Open sandwich with radishes

Total: 2 hr 30 min. | Active: 30 min.
vegetarian

Ingredients

for 4 people

Pickles
1 bunch radish, cut in half or into quarters
1 ½ dl apple vinegar
1 ½ dl water
1 tbsp sugar
½ tsp fennel seeds
black peppercorns
¼ tsp salt
Pesto
1 bunch basil, leaves torn off
½ tbsp pine nuts
½ dl olive oil
1 pinch salt
a little  pepper
Sandwich
200 g brown bread, in 4 slices, toasted
200 g plain cottage cheese
2 tbsp pine nuts, roasted

How it's done

Pickles

Place the radishes in the prepared clean jar. Add the vinegar and all ingredients up to and including the salt to a pan, bring to the boil while stirring occasionally.

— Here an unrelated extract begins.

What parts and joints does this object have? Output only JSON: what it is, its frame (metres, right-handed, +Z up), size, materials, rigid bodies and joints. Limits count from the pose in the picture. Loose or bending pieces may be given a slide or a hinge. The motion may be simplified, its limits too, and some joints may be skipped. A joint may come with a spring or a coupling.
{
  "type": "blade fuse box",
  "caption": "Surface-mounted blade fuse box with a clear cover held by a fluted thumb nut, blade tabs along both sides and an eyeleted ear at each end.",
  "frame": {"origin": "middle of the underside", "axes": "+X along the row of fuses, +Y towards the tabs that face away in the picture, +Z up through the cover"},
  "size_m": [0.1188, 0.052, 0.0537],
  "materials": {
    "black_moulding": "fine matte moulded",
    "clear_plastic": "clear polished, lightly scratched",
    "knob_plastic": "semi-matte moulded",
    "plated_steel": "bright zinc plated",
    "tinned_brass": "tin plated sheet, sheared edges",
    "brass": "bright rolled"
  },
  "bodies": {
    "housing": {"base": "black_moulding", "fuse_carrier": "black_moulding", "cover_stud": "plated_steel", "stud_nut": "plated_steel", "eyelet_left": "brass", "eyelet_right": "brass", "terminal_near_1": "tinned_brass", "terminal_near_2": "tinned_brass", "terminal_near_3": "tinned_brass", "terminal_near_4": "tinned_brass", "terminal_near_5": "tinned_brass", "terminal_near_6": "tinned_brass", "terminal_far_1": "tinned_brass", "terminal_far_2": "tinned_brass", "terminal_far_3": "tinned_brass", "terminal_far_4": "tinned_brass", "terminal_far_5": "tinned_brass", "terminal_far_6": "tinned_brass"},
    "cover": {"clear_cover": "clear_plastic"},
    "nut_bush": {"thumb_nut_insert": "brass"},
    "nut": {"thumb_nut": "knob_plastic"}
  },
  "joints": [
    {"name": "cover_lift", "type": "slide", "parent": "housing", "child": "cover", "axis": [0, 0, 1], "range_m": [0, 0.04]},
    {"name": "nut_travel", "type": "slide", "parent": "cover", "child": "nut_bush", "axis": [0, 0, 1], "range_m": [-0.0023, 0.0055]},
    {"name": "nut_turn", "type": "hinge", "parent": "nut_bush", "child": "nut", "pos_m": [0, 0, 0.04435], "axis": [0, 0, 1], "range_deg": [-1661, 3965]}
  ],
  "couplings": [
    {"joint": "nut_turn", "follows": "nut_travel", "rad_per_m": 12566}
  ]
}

Pour the boiling hot liquid over the radishes until just below the rim of the jar, seal the jar immediately and leave to cool on a towel. Leave the radishes to stand for approx. 2 hrs. or overnight.

Pesto

Place the herbs and pine nuts in a measuring cup. Pour in the oil, blend, season.

Sandwich

Spread the cottage cheese over the slices of bread. Top with the pesto, pickled radishes and pine nuts.